§ **DIRECTION**:
Word for word, restate every line of the listing that follows.
##########
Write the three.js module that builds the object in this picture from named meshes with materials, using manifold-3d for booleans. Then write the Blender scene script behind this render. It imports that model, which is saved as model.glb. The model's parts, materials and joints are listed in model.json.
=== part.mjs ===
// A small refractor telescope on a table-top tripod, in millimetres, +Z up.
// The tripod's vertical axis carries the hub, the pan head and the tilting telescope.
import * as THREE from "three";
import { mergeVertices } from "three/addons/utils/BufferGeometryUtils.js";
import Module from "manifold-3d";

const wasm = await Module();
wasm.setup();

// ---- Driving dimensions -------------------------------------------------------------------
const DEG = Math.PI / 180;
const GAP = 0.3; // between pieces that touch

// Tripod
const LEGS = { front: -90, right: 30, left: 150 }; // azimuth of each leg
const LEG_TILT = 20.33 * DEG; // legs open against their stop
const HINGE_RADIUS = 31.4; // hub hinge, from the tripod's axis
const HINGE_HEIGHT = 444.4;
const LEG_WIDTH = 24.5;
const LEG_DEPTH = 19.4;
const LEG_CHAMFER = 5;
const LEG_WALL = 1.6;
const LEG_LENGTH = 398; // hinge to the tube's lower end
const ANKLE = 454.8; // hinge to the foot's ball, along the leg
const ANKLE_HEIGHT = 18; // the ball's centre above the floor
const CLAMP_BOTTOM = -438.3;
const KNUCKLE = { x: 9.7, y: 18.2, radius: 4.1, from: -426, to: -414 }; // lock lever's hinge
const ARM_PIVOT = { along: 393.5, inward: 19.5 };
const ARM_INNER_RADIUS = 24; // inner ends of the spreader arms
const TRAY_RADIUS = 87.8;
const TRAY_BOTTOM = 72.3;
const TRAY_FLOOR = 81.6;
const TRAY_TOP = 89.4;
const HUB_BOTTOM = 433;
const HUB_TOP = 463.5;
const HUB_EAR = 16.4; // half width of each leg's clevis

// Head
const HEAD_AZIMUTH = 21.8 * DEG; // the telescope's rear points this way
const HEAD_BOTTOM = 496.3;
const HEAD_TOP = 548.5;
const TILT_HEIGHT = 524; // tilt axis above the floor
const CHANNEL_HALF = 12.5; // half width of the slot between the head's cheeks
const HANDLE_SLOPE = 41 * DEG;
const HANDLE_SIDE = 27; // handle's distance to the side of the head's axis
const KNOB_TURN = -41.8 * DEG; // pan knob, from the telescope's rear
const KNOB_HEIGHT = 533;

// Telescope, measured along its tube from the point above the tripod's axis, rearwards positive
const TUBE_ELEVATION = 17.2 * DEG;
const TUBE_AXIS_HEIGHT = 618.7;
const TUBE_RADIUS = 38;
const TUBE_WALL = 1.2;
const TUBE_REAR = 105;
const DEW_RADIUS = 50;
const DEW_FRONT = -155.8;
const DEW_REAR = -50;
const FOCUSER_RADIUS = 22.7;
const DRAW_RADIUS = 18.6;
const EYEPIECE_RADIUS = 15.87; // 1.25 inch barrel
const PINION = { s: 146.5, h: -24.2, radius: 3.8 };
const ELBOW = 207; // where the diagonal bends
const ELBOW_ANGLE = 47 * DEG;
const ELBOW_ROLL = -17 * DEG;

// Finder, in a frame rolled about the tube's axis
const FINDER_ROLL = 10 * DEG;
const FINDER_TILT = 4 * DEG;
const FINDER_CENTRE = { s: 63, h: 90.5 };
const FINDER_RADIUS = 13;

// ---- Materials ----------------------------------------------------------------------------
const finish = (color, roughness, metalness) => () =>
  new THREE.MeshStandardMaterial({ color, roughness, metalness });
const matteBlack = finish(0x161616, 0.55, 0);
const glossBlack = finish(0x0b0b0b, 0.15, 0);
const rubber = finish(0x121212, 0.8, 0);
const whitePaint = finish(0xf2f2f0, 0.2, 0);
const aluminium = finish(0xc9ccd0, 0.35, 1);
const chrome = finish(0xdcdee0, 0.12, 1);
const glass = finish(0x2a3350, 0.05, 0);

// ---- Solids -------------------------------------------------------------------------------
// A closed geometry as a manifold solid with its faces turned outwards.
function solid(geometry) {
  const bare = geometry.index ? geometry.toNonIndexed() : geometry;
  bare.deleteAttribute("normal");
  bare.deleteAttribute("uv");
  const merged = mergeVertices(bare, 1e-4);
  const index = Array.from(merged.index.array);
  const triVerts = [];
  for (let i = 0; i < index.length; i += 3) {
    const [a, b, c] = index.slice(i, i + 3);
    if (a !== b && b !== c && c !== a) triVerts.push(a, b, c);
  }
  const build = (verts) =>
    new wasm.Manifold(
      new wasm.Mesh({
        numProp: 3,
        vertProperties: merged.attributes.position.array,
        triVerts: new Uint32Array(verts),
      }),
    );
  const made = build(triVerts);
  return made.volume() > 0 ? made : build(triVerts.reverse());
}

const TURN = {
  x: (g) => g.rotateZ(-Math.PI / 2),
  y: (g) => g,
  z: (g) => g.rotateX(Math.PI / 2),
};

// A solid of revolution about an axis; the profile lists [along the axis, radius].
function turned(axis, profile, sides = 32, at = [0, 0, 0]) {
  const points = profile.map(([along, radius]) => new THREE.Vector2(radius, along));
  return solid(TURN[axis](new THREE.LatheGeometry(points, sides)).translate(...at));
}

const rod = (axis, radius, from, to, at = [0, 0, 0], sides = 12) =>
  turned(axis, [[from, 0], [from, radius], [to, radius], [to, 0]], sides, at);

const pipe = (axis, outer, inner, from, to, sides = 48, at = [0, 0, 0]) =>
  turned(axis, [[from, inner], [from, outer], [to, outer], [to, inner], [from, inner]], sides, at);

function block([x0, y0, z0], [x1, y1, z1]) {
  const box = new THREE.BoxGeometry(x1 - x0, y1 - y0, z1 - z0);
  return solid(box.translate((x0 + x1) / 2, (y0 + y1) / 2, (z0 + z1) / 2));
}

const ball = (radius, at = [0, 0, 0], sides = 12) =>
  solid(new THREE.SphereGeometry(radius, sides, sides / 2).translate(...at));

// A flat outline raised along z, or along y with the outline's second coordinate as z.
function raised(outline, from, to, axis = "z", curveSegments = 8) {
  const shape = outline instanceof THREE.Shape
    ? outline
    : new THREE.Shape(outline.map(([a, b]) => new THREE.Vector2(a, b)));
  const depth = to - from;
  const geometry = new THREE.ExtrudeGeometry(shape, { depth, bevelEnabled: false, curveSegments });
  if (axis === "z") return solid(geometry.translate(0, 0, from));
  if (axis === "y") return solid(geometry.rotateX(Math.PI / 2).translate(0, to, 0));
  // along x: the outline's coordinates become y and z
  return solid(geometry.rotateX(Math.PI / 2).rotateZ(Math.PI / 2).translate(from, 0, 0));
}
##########
§ **THE RESULT**:
Write the three.js module that builds the object in this picture from named meshes with materials, using manifold-3d for booleans. Then write the Blender scene script behind this render. It imports that model, which is saved as model.glb. The model's parts, materials and joints are listed in model.json.
=== part.mjs ===
// A small refractor telescope on a table-top tripod, in millimetres, +Z up.
// The tripod's vertical axis carries the hub, the pan head and the tilting telescope.
import * as THREE from "three";
import { mergeVertices } from "three/addons/utils/BufferGeometryUtils.js";
import Module from "manifold-3d";

const wasm = await Module();
wasm.setup();

// ---- Driving dimensions -------------------------------------------------------------------
const DEG = Math.PI / 180;
const GAP = 0.3; // between pieces that touch

// Tripod
const LEGS = { front: -90, right: 30, left: 150 }; // azimuth of each leg
const LEG_TILT = 20.33 * DEG; // legs open against their stop
const HINGE_RADIUS = 31.4; // hub hinge, from the tripod's axis
const HINGE_HEIGHT = 444.4;
const LEG_WIDTH = 24.5;
const LEG_DEPTH = 19.4;
const LEG_CHAMFER = 5;
const LEG_WALL = 1.6;
const LEG_LENGTH = 398; // hinge to the tube's lower end
const ANKLE = 454.8; // hinge to the foot's ball, along the leg
const ANKLE_HEIGHT = 18; // the ball's centre above the floor
const CLAMP_BOTTOM = -438.3;
const KNUCKLE = { x: 9.7, y: 18.2, radius: 4.1, from: -426, to: -414 }; // lock lever's hinge
const ARM_PIVOT = { along: 393.5, inward: 19.5 };
const ARM_INNER_RADIUS = 24; // inner ends of the spreader arms
const TRAY_RADIUS = 87.8;
const TRAY_BOTTOM = 72.3;
const TRAY_FLOOR = 81.6;
const TRAY_TOP = 89.4;
const HUB_BOTTOM = 433;
const HUB_TOP = 463.5;
const HUB_EAR = 16.4; // half width of each leg's clevis

// Head
const HEAD_AZIMUTH = 21.8 * DEG; // the telescope's rear points this way
const HEAD_BOTTOM = 496.3;
const HEAD_TOP = 548.5;
const TILT_HEIGHT = 524; // tilt axis above the floor
const CHANNEL_HALF = 12.5; // half width of the slot between the head's cheeks
const HANDLE_SLOPE = 41 * DEG;
const HANDLE_SIDE = 27; // handle's distance to the side of the head's axis
const KNOB_TURN = -41.8 * DEG; // pan knob, from the telescope's rear
const KNOB_HEIGHT = 533;

// Telescope, measured along its tube from the point above the tripod's axis, rearwards positive
const TUBE_ELEVATION = 17.2 * DEG;
const TUBE_AXIS_HEIGHT = 618.7;
const TUBE_RADIUS = 38;
const TUBE_WALL = 1.2;
const TUBE_REAR = 105;
const DEW_RADIUS = 50;
const DEW_FRONT = -155.8;
const DEW_REAR = -50;
const FOCUSER_RADIUS = 22.7;
const DRAW_RADIUS = 18.6;
const EYEPIECE_RADIUS = 15.87; // 1.25 inch barrel
const PINION = { s: 146.5, h: -24.2, radius: 3.8 };
const ELBOW = 207; // where the diagonal bends
const ELBOW_ANGLE = 47 * DEG;
const ELBOW_ROLL = -17 * DEG;

// Finder, in a frame rolled about the tube's axis
const FINDER_ROLL = 10 * DEG;
const FINDER_TILT = 4 * DEG;
const FINDER_CENTRE = { s: 63, h: 90.5 };
const FINDER_RADIUS = 13;

// ---- Materials ----------------------------------------------------------------------------
const finish = (color, roughness, metalness) => () =>
  new THREE.MeshStandardMaterial({ color, roughness, metalness });
const matteBlack = finish(0x161616, 0.55, 0);
const glossBlack = finish(0x0b0b0b, 0.15, 0);
const rubber = finish(0x121212, 0.8, 0);
const whitePaint = finish(0xf2f2f0, 0.2, 0);
const aluminium = finish(0xc9ccd0, 0.35, 1);
const chrome = finish(0xdcdee0, 0.12, 1);
const glass = finish(0x2a3350, 0.05, 0);

// ---- Solids -------------------------------------------------------------------------------
// A closed geometry as a manifold solid with its faces turned outwards.
function solid(geometry) {
  const bare = geometry.index ? geometry.toNonIndexed() : geometry;
  bare.deleteAttribute("normal");
  bare.deleteAttribute("uv");
  const merged = mergeVertices(bare, 1e-4);
  const index = Array.from(merged.index.array);
  const triVerts = [];
  for (let i = 0; i < index.length; i += 3) {
    const [a, b, c] = index.slice(i, i + 3);
    if (a !== b && b !== c && c !== a) triVerts.push(a, b, c);
  }
  const build = (verts) =>
    new wasm.Manifold(
      new wasm.Mesh({
        numProp: 3,
        vertProperties: merged.attributes.position.array,
        triVerts: new Uint32Array(verts),
      }),
    );
  const made = build(triVerts);
  return made.volume() > 0 ? made : build(triVerts.reverse());
}

const TURN = {
  x: (g) => g.rotateZ(-Math.PI / 2),
  y: (g) => g,
  z: (g) => g.rotateX(Math.PI / 2),
};

// A solid of revolution about an axis; the profile lists [along the axis, radius].
function turned(axis, profile, sides = 32, at = [0, 0, 0]) {
  const points = profile.map(([along, radius]) => new THREE.Vector2(radius, along));
  return solid(TURN[axis](new THREE.LatheGeometry(points, sides)).translate(...at));
}

const rod = (axis, radius, from, to, at = [0, 0, 0], sides = 12) =>
  turned(axis, [[from, 0], [from, radius], [to, radius], [to, 0]], sides, at);

const pipe = (axis, outer, inner, from, to, sides = 48, at = [0, 0, 0]) =>
  turned(axis, [[from, inner], [from, outer], [to, outer], [to, inner], [from, inner]], sides, at);

function block([x0, y0, z0], [x1, y1, z1]) {
  const box = new THREE.BoxGeometry(x1 - x0, y1 - y0, z1 - z0);
  return solid(box.translate((x0 + x1) / 2, (y0 + y1) / 2, (z0 + z1) / 2));
}

const ball = (radius, at = [0, 0, 0], sides = 12) =>
  solid(new THREE.SphereGeometry(radius, sides, sides / 2).translate(...at));

// A flat outline raised along z, or along y with the outline's second coordinate as z.
function raised(outline, from, to, axis = "z", curveSegments = 8) {
  const shape = outline instanceof THREE.Shape
    ? outline
    : new THREE.Shape(outline.map(([a, b]) => new THREE.Vector2(a, b)));
  const depth = to - from;
  const geometry = new THREE.ExtrudeGeometry(shape, { depth, bevelEnabled: false, curveSegments });
  if (axis === "z") return solid(geometry.translate(0, 0, from));
  if (axis === "y") return solid(geometry.rotateX(Math.PI / 2).translate(0, to, 0));
  // along x: the outline's coordinates become y and z
  return solid(geometry.rotateX(Math.PI / 2).rotateZ(Math.PI / 2).translate(from, 0, 0));
}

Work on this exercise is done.